Petron then filed a claim for refund with BIR arguing that the excise taxes were wrongfully levied but the former did not act on the claim.

This prompted the oil giant to elevate the case to the CTA.

However, the tax court’s Special Second Division junked Petron’s plea, ruling that alkylate is similar to naphtha, which is also a product of distillation, and thus, subject to excise tax under the NIRC. Petron then brought the case to the attention of the CTA en banc but the latter also rejected the corporation’s plea.

The oil giant then elevated the case to the SC which ruled in its favor.

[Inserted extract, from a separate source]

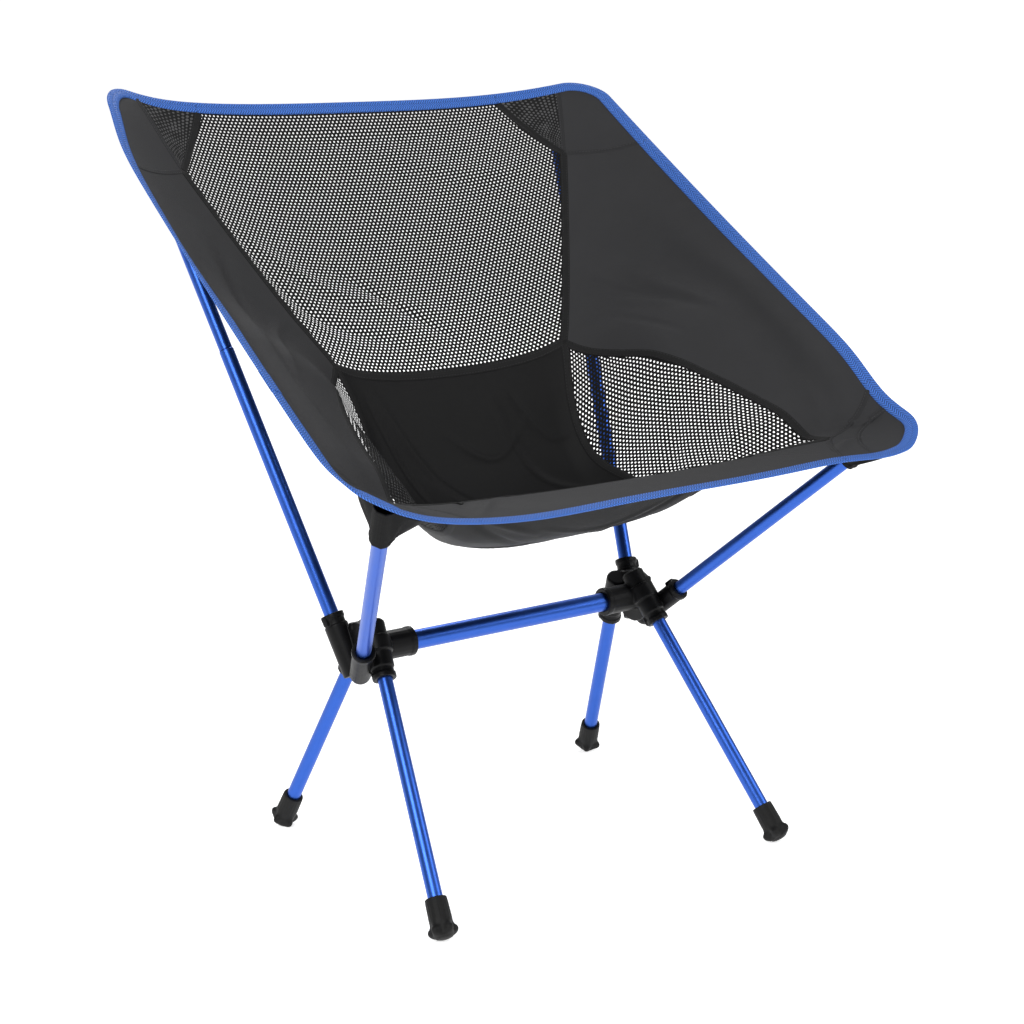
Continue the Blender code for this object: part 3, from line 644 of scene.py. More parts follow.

In its ruling, the High Court said Petron does not seek to be exempted from paying excise taxes on its alkylate importations but rather its plea for tax refund was anchored on the absence of a law that imposes excise tax on alkylate.

“Hence, the CTA Special Second Division erroneously applied the doctrine of strict interpretation in construing tax exemption since petitioner is not asking to be exempt from excise tax.To be precise, petitioner prays for the refund of excise taxes erroneously assessed and illegally collected from it on the ground that there is no law that authorizes such exaction,” the SC  said.